Il caso dei “Cecchini del weekend” a Sarajevo e la violenza come pratica di consumo
24 Novembre 2025
di Martina Caslini, dottoranda di ricerca presso l’Università degli Studi di Roma “La Sapienza”
Secondo quanto riportato da diverse testate giornalistiche, la Procura di Milano ha recentemente aperto un’indagine a carico di ignoti, definiti dai media come “cecchini del weekend”, con l’accusa di omicidio volontario aggravato dalla crudeltà e dai motivi abbietti (ANSA, il Fatto Quotidiano). L’inchiesta riguarderebbe alcuni italiani che, durante l’assedio di Sarajevo, nel contesto della guerra dell’ex-Iugoslavia degli anni ’90, avrebbero pagato ingenti somme di denaro per ottenere la possibilità di appostarsi attorno alla città e sparare personalmente sui civili.

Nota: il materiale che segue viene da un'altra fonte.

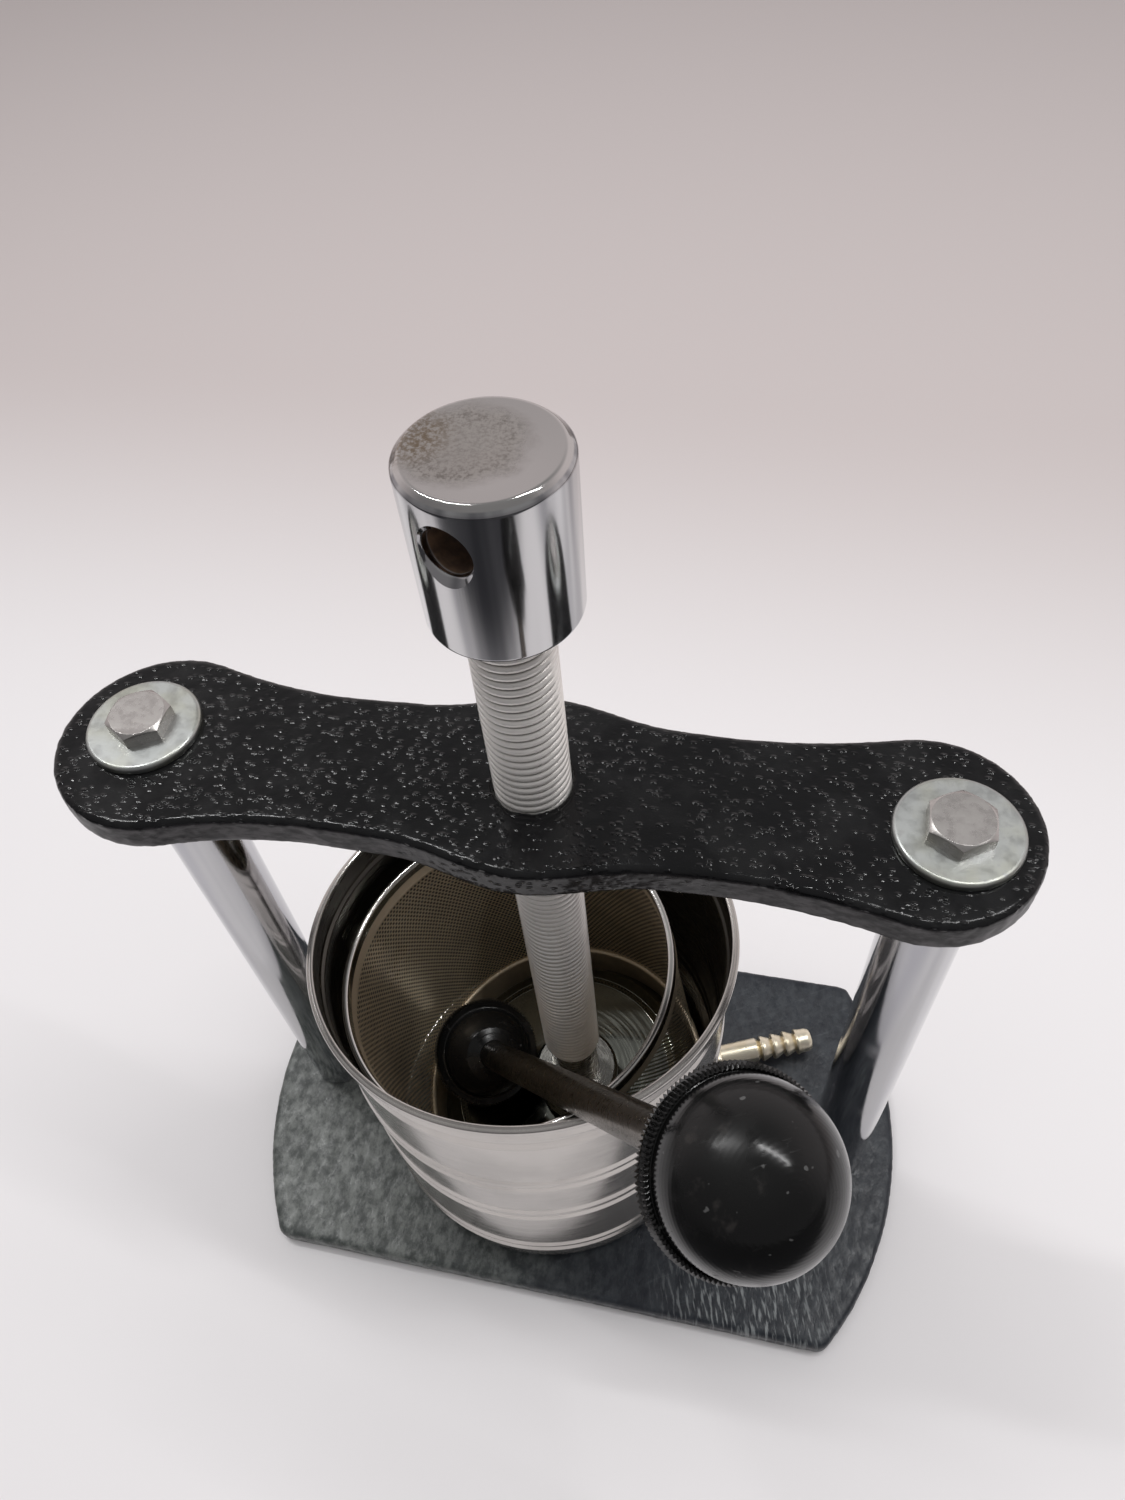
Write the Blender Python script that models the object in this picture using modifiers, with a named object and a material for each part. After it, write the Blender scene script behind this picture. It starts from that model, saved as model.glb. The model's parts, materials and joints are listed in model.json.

Un fenomeno di tale portata, se confermato, solleva interrogativi significativi in merito alla violenza e al fascino che essa può esercitare su certi individui, in particolare sul desiderio di parteciparvi attivamente.
Innanzitutto, rileva osservare che in letteratura si è affrontato il tema del “dark tourism”, sebbene le circostanze ipotetiche di questa vicenda sembrino collocarsi su un piano più sfaccettato, estendendosi oltre i comportamenti tradizionalmente inclusi in questi studi.
Nello specifico, il concetto di dark tourism o “turismo oscuro”, è definito come la pratica di visitare i luoghi associati alla morte, alla sofferenza, al macabro o alla vergogna, sia per motivazioni consapevoli, sia occasionalmente per curiosità. A questo proposito, zone che sono stati teatro di battaglie – come, ad esempio, Sarajevo – e altri siti legati ai conflitti armati hanno attirato visitatori per oltre un millennio, a testimonianza di un duraturo interesse umano per la memoria della violenza e della morte, come osservato da Baldwin e Sharpley (R. Sharpley, P.R. Stone, The Darker Side of Travel: The Theory and Practice of Dark Tourism, 2009).
È tuttavia fondamentale distinguere tra la fruizione passiva della violenza, caratteristica del dark tourism, e il coinvolgimento attivo nella sua commissione. Il turismo oscuro, infatti, si concentra principalmente su esperienze post-evento, in cui il visitatore osserva o riflette sulla sofferenza altrui senza contribuirne direttamente allo svolgimento. Il caso dei “cecchini del weekend” rappresenta, diversamente, una trasposizione estrema di tale fascinazione: non più semplice osservazione, ma partecipazione organizzata e attiva alla violenza stessa.
Inoltre, questo fenomeno desta perplessità se si considera che i soggetti coinvolti erano, secondo le ricostruzioni di alcuni media, persone benestanti che scelsero deliberatamente di pagare per trascorrere periodi di tempo dedicandosi all’atto di sparare contro civili. A questo riguardo, occorre osservare che anche la dimensione mercificata della violenza è stata oggetto di diversi studi accademici. Binik, ad esempio, si interroga su fino a che punto sia lecito trasformare un luogo di morte in un “pacchetto turistico”. Inoltre, l’autrice mostra come il dilagare della fascinazione per il crimine si intrecci a interessi economici e sottolinea come la violenza rappresenti, per alcuni, “l’attuale core-business dell’industria del divertimento” (O. Binik, Quando il Crimine è Sublime, 2017). Nel caso dei cecchini del weekend, l’uccisione di civili, se confermata, costituirebbe un esempio in cui l’esperienza di violenza viene acquistata e consumata quasi come una sorta di “vacanza”. Una violenza resa possibile da una struttura logistica sofisticata, volta a facilitare lo svolgimento di un’“attività ricreativa” macabra: un “gioco” terribile, un paintball tragicamente autentico.
In sintesi, il fenomeno dei “cecchini del weekend” mostra come la fascinazione per la violenza possa intrecciarsi con dinamiche economiche, spingendoci a riflettere su come possa diventare spiegabile, per quanto inaccettabile, la trasformazione della violenza letale in una modalità di consumo.